Dataset for 'A Small Nimble In situ Fine-scale Flux method for measuring tree stem greenhouse gas emissions and processes (S.N.I.F.F)' - Ecosystems
Description
This dataset support our methods publication recently accepted in Ecosystems Manuscript highlights • Stable isotope analysis suggests δ13C-CH4 oxidation and fractionation occurs during transport • Substantial fine-scale vertical and radial heterogeneity identified in tree stem CH4 emissions • Novel smartphone 3D photogrammetry can more accurately estimate the tree stem surface area compared to traditional methods • Fine-scale sampling method shows 86-89% of methane flux emanates from the lower 30cm of wetland forest tree stems Manuscript Abstract: Tree stem methane emissions are gaining increasing attention as an overlooked atmospheric source pathway. Existing methods for measuring tree stem greenhouse gas fluxes and isotopes may provide robust integrated emission estimates, but due to their coarse resolution, the capacity to derive insights into fine-scale dynamics of tree stem emissions are limited. We demonstrate and field-test an alternative method that is Small, Nimble, In situ and allows for Fine-scale Flux (‘SNIFF’) measurements, on complex and contrasting stem surfaces. It is light weight and therefore suitable to remote field locations enabling real time data observations allowing for field-based data driven sampling regimes. This method facilitated novel results capturing fine-scale vertical and radial methane flux measurements (5cm increments) and revealed: (1) 86-89% of methane emissions emanated from the lower 30cm of sampled wetland tree species; (2) uncovered clear vertical and horizontal trends in δ13C-CH4 possibly due to fractionation associated with oxidation and mass-dependant fractionation during diffusive transport; and (3) demonstrated how substantial radial heterogeneity can occur.

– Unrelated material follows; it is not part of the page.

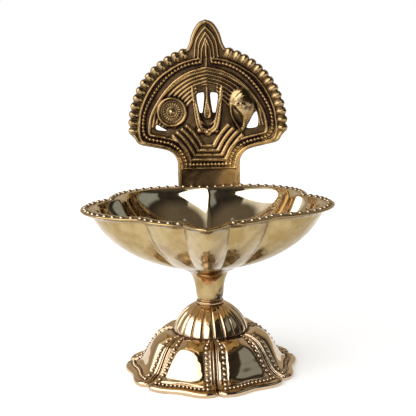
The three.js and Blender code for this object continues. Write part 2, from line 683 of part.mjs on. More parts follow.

We also compared a variety of upscaling approaches to estimate methane flux per tree when using this method, including novel smartphone 3D photogrammetry, that resulted in a substantially higher stem surface area estimation (>16 to 36%) than traditional empirical methods. Utilising small chambers with high radial and vertical resolution capabilities may therefore facilitate future assessments into the drivers, pathways, oxidation sinks and magnitude of various tree stem greenhouse gas emissions, and compliment previous broad-scale sampling techniques.